## TASK PROMPT
The listing below contains a span that opens with the line containing "doc.recompute()" and closes with the line containing "return low, high". Return that span exactly.

## EXERCISE INPUT

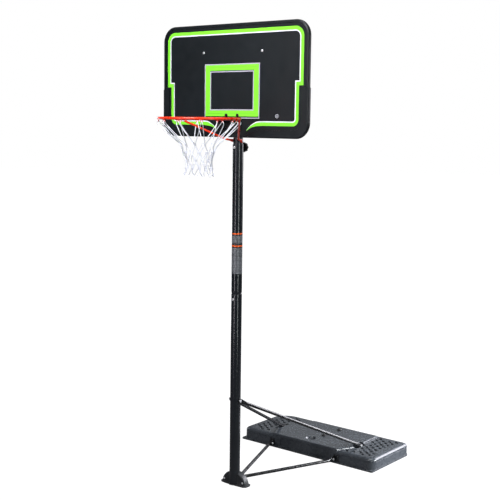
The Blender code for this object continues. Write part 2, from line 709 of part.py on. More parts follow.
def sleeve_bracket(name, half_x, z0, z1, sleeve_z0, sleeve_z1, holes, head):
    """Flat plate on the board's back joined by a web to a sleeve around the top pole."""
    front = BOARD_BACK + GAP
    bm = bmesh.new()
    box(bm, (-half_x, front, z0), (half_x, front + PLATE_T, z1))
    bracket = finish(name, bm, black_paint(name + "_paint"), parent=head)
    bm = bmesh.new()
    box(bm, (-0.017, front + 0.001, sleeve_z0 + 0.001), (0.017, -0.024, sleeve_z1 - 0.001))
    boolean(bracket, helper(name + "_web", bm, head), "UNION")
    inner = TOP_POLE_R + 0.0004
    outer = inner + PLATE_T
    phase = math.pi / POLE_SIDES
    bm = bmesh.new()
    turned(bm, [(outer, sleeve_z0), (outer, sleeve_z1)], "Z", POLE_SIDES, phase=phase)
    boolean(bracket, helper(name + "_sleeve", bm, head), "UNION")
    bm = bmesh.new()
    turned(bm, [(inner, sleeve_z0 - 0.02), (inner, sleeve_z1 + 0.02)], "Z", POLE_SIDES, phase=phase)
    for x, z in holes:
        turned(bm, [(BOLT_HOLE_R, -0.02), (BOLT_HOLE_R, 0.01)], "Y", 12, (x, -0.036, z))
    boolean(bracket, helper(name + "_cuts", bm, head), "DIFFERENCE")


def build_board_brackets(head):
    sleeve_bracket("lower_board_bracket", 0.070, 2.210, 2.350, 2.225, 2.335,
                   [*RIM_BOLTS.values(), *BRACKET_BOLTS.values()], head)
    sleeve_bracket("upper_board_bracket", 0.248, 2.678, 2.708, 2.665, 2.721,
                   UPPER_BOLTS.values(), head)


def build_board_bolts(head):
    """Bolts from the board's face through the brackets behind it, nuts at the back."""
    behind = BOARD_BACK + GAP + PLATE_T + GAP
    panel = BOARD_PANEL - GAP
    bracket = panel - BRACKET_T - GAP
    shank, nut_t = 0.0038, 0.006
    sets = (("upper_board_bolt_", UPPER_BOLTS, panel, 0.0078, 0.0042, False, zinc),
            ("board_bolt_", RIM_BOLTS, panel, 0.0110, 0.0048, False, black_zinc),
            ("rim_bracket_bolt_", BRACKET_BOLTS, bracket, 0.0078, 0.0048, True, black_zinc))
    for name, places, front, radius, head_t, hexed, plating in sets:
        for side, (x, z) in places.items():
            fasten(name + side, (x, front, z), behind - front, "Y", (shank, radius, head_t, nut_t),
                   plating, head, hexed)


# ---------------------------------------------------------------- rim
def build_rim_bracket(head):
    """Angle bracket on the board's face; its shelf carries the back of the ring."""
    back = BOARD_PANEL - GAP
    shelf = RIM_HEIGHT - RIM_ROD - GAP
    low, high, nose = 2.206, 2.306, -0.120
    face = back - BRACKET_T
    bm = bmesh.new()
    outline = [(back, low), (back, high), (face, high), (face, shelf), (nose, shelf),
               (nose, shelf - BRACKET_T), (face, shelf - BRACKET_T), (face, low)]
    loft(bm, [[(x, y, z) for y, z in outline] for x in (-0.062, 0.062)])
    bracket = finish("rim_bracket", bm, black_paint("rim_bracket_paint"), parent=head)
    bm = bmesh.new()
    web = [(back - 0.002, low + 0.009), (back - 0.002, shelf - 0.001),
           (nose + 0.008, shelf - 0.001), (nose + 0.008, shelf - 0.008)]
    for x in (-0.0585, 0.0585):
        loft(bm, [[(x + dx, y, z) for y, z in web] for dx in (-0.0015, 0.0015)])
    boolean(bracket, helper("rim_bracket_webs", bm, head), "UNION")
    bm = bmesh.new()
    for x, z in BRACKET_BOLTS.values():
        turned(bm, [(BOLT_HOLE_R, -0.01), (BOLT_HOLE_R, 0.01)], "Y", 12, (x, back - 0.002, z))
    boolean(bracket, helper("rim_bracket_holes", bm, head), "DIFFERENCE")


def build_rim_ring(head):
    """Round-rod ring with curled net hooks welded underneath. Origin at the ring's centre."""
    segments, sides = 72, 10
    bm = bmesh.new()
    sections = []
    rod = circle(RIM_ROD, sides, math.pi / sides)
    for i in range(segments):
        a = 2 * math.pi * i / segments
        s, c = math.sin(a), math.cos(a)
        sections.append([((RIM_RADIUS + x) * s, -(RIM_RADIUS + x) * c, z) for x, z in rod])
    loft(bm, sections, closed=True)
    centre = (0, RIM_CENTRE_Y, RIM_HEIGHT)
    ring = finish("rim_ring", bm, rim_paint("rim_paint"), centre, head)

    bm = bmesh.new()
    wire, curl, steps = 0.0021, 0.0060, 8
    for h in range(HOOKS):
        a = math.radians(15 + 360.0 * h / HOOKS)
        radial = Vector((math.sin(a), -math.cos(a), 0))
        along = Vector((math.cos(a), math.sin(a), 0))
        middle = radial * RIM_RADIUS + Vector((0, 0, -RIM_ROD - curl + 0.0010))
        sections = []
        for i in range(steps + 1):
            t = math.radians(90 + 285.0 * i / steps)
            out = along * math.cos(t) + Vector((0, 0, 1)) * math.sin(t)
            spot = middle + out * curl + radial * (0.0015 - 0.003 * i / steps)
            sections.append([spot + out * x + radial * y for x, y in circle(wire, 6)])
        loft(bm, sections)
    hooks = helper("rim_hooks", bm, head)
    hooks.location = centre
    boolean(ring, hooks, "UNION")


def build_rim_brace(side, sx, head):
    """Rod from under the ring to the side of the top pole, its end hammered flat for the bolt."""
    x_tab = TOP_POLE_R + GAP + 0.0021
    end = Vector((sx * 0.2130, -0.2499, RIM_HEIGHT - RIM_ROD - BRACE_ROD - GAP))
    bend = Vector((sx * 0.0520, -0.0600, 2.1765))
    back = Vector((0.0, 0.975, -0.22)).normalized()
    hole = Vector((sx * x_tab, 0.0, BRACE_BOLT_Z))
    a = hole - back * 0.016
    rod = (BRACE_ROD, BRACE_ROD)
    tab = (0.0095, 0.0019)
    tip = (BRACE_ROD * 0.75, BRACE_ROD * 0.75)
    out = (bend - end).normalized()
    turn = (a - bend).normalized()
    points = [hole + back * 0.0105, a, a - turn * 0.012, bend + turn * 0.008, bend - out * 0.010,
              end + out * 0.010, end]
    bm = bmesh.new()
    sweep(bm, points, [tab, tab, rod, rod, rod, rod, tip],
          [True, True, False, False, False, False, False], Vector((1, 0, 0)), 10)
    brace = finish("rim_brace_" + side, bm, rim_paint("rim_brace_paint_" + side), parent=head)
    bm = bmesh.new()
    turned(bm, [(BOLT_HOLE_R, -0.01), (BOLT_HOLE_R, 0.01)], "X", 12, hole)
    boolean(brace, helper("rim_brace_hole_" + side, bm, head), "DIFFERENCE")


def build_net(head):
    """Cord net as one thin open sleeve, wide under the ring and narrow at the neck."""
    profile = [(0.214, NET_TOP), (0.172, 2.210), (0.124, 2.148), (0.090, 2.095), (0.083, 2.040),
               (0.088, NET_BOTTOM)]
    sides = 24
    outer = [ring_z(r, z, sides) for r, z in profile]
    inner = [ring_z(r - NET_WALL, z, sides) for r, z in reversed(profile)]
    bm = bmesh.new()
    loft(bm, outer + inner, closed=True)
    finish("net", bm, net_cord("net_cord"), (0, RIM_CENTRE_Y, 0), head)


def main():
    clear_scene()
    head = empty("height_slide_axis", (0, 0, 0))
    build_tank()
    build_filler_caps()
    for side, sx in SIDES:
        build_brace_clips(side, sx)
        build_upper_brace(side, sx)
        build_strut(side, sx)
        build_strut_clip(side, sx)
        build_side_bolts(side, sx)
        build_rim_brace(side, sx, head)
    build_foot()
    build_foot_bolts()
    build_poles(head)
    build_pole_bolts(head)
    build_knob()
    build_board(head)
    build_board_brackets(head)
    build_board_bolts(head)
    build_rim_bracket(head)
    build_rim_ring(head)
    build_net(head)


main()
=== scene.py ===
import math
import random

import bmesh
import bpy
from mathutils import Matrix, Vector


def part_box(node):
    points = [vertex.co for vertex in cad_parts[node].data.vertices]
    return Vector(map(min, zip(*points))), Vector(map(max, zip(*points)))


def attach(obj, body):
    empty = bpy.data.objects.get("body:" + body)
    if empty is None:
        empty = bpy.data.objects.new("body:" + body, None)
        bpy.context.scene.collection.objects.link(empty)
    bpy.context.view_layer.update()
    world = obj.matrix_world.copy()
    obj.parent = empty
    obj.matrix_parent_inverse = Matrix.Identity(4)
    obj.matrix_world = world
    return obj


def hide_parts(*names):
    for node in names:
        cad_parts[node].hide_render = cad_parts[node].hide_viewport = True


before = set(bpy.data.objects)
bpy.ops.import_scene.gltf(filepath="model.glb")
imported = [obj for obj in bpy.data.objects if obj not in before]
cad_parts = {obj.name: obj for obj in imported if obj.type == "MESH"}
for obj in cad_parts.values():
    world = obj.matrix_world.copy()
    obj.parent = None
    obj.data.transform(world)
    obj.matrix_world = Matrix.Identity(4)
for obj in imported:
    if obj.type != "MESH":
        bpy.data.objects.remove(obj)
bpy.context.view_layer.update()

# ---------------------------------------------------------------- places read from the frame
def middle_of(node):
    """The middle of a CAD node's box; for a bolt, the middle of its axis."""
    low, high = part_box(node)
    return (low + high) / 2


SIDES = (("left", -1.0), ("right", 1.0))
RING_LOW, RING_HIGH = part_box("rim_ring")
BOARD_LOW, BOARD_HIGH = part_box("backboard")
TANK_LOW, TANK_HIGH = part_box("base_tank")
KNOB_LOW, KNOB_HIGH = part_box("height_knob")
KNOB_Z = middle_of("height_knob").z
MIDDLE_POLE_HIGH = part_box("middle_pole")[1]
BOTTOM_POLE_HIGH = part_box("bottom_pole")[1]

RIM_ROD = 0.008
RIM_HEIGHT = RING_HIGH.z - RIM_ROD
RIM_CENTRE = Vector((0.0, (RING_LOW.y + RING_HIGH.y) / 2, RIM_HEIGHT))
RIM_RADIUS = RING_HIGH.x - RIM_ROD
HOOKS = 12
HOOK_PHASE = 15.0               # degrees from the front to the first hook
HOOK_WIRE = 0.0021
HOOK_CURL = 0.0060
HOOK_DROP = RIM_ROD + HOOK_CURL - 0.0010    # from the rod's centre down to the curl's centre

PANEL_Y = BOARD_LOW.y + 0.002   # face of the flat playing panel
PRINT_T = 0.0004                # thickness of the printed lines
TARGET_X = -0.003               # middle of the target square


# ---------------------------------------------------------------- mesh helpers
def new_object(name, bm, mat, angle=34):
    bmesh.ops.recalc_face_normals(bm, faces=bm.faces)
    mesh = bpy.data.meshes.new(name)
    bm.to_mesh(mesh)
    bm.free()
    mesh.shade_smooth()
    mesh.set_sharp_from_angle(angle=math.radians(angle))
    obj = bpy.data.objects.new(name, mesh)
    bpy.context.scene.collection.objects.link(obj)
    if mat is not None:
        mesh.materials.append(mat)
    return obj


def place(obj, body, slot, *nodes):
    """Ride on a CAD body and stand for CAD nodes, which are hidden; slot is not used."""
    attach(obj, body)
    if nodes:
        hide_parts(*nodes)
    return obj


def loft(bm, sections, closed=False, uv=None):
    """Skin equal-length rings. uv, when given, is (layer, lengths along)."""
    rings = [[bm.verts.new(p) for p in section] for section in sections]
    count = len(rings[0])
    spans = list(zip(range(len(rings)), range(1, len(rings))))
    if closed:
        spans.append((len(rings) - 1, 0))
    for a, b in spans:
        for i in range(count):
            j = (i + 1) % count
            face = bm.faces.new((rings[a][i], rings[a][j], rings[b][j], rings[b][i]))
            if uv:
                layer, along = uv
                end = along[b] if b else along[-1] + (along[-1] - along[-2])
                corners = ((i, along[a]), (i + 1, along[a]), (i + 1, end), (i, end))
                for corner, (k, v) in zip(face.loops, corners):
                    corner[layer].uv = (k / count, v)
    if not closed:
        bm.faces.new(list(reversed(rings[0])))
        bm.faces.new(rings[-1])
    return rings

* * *

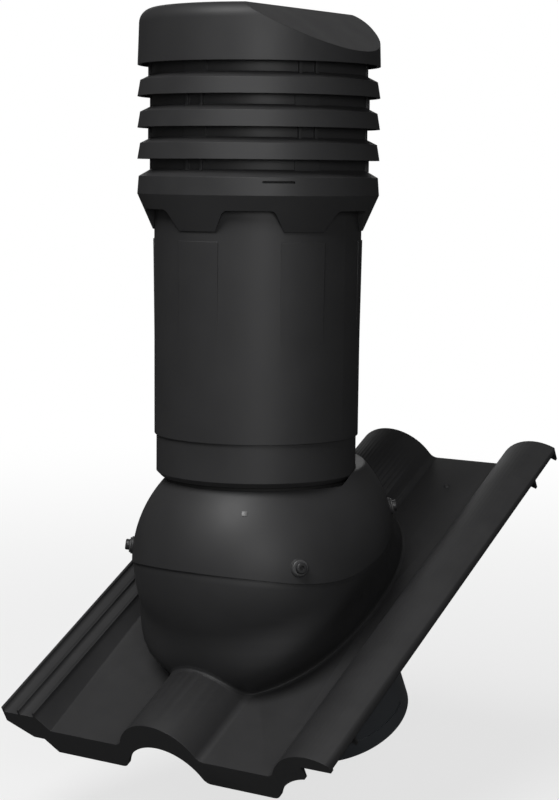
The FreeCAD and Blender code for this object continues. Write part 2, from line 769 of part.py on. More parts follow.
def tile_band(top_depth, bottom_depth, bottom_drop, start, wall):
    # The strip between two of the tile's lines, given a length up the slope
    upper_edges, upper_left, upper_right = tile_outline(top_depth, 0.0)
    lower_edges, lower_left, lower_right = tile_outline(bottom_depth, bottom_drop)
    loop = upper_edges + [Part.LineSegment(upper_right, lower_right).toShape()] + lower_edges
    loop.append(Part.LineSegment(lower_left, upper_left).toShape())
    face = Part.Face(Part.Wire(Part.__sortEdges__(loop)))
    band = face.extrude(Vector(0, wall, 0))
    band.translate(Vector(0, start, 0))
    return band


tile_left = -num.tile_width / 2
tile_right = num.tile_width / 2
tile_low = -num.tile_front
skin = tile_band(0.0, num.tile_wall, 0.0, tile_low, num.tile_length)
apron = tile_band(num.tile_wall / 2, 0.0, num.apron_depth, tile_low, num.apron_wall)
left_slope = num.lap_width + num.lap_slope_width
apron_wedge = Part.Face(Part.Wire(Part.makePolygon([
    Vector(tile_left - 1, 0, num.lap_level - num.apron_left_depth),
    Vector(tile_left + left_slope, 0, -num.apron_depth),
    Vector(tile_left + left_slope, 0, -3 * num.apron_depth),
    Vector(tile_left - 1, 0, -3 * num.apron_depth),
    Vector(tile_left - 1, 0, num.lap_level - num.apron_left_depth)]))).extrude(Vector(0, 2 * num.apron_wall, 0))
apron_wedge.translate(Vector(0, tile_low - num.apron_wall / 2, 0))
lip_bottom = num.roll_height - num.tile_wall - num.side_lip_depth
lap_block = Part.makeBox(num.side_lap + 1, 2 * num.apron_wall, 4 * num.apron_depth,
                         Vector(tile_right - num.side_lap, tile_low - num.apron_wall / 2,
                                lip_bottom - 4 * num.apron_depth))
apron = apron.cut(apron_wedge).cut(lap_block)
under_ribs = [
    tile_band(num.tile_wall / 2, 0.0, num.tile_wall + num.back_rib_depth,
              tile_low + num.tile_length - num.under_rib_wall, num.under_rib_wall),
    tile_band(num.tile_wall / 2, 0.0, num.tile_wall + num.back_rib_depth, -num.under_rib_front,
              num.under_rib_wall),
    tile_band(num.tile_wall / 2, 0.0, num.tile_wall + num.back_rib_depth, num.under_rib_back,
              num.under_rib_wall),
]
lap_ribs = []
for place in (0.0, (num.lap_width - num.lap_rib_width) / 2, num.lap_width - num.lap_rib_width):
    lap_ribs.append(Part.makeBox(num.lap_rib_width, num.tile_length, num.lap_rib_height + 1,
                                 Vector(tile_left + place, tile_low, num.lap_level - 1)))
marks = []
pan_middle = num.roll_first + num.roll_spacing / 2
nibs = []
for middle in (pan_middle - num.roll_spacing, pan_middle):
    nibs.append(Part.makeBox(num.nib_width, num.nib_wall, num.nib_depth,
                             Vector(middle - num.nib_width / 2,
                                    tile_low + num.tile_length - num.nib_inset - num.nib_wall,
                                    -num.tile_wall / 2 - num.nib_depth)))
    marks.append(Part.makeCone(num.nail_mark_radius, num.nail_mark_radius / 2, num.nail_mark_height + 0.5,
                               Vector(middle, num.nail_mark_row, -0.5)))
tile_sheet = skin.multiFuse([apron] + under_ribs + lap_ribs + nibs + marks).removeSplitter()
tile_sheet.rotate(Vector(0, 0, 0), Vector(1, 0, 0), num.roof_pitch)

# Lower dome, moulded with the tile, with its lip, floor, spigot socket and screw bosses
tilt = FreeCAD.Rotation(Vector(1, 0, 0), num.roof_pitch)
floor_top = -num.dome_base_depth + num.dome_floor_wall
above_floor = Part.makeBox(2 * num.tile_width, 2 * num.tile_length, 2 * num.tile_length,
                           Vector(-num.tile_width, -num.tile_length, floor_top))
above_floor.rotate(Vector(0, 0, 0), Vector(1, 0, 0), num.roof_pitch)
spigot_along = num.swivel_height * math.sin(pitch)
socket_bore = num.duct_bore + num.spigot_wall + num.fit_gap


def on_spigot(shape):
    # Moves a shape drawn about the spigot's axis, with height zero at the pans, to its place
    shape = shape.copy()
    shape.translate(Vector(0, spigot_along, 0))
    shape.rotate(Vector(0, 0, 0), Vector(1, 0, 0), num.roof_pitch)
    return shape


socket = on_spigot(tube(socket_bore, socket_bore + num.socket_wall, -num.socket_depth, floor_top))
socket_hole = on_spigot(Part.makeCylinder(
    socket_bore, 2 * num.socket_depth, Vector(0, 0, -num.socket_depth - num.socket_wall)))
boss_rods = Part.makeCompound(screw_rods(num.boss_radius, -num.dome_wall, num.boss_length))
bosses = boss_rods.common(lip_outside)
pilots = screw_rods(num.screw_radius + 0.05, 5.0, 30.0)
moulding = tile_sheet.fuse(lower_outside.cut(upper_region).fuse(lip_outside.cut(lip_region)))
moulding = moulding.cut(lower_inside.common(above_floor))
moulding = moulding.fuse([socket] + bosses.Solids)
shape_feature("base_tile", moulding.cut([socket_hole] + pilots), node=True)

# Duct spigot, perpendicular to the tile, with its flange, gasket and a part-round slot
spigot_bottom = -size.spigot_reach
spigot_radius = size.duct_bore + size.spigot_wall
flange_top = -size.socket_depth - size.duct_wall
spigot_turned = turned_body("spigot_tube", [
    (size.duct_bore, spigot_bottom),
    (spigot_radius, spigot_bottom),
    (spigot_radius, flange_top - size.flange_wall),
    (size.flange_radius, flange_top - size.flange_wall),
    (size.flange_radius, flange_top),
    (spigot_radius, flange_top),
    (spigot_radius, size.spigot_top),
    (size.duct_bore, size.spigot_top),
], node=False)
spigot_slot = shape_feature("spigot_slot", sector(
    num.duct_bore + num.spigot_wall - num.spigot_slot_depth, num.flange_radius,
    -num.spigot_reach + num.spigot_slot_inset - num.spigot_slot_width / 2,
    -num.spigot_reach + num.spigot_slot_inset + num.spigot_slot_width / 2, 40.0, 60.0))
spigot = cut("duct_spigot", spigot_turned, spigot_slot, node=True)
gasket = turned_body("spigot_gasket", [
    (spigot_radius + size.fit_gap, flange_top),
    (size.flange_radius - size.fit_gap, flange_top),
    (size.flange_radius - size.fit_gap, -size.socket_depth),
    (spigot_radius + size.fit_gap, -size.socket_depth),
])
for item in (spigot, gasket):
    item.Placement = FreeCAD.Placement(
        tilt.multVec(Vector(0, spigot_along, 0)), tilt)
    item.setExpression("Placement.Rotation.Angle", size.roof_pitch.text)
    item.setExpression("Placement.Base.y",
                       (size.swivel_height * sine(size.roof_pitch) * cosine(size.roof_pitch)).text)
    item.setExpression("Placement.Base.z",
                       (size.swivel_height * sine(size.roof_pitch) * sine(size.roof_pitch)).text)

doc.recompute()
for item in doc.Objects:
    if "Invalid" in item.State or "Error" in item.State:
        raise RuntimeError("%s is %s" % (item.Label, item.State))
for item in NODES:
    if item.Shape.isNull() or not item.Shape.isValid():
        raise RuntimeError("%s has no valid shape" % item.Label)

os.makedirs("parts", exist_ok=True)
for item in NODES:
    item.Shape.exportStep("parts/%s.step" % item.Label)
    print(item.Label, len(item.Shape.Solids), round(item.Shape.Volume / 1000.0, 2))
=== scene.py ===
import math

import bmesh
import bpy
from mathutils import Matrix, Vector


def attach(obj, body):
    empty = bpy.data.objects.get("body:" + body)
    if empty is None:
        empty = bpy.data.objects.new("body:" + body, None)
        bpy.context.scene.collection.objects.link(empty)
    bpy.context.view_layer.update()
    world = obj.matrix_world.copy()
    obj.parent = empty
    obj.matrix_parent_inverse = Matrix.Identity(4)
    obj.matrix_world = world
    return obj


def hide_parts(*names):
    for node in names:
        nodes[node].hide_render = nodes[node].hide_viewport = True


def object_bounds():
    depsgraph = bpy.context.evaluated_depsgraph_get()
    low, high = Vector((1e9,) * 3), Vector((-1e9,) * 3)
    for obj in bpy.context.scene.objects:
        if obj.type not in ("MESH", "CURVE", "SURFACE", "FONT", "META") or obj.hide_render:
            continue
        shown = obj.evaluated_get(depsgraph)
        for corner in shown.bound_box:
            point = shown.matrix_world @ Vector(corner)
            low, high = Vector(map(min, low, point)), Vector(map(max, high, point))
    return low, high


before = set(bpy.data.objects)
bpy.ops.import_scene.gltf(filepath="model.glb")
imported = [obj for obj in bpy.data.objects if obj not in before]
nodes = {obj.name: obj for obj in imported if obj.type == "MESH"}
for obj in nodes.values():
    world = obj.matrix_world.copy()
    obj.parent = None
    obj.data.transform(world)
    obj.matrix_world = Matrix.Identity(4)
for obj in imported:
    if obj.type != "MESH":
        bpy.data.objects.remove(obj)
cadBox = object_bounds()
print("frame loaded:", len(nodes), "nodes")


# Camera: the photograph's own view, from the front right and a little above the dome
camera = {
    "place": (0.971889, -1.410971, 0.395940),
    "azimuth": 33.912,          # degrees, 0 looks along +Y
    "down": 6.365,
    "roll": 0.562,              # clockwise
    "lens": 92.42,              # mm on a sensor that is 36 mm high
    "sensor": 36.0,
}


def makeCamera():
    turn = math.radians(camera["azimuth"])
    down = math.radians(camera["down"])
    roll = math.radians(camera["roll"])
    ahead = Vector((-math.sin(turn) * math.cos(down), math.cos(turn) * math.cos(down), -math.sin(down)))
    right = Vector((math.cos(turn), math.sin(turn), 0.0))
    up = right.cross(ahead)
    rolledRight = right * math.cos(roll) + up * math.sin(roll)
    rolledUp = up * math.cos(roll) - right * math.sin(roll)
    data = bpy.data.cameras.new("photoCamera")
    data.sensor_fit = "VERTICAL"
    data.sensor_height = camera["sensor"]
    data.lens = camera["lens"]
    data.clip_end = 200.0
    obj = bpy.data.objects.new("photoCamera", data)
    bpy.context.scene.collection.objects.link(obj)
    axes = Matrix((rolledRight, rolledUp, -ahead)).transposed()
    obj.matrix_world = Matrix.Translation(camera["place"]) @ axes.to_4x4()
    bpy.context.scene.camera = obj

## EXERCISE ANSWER
doc.recompute()
for item in doc.Objects:
    if "Invalid" in item.State or "Error" in item.State:
        raise RuntimeError("%s is %s" % (item.Label, item.State))
for item in NODES:
    if item.Shape.isNull() or not item.Shape.isValid():
        raise RuntimeError("%s has no valid shape" % item.Label)

os.makedirs("parts", exist_ok=True)
for item in NODES:
    item.Shape.exportStep("parts/%s.step" % item.Label)
    print(item.Label, len(item.Shape.Solids), round(item.Shape.Volume / 1000.0, 2))
=== scene.py ===
import math

import bmesh
import bpy
from mathutils import Matrix, Vector


def attach(obj, body):
    empty = bpy.data.objects.get("body:" + body)
    if empty is None:
        empty = bpy.data.objects.new("body:" + body, None)
        bpy.context.scene.collection.objects.link(empty)
    bpy.context.view_layer.update()
    world = obj.matrix_world.copy()
    obj.parent = empty
    obj.matrix_parent_inverse = Matrix.Identity(4)
    obj.matrix_world = world
    return obj


def hide_parts(*names):
    for node in names:
        nodes[node].hide_render = nodes[node].hide_viewport = True


def object_bounds():
    depsgraph = bpy.context.evaluated_depsgraph_get()
    low, high = Vector((1e9,) * 3), Vector((-1e9,) * 3)
    for obj in bpy.context.scene.objects:
        if obj.type not in ("MESH", "CURVE", "SURFACE", "FONT", "META") or obj.hide_render:
            continue
        shown = obj.evaluated_get(depsgraph)
        for corner in shown.bound_box:
            point = shown.matrix_world @ Vector(corner)
            low, high = Vector(map(min, low, point)), Vector(map(max, high, point))
    return low, high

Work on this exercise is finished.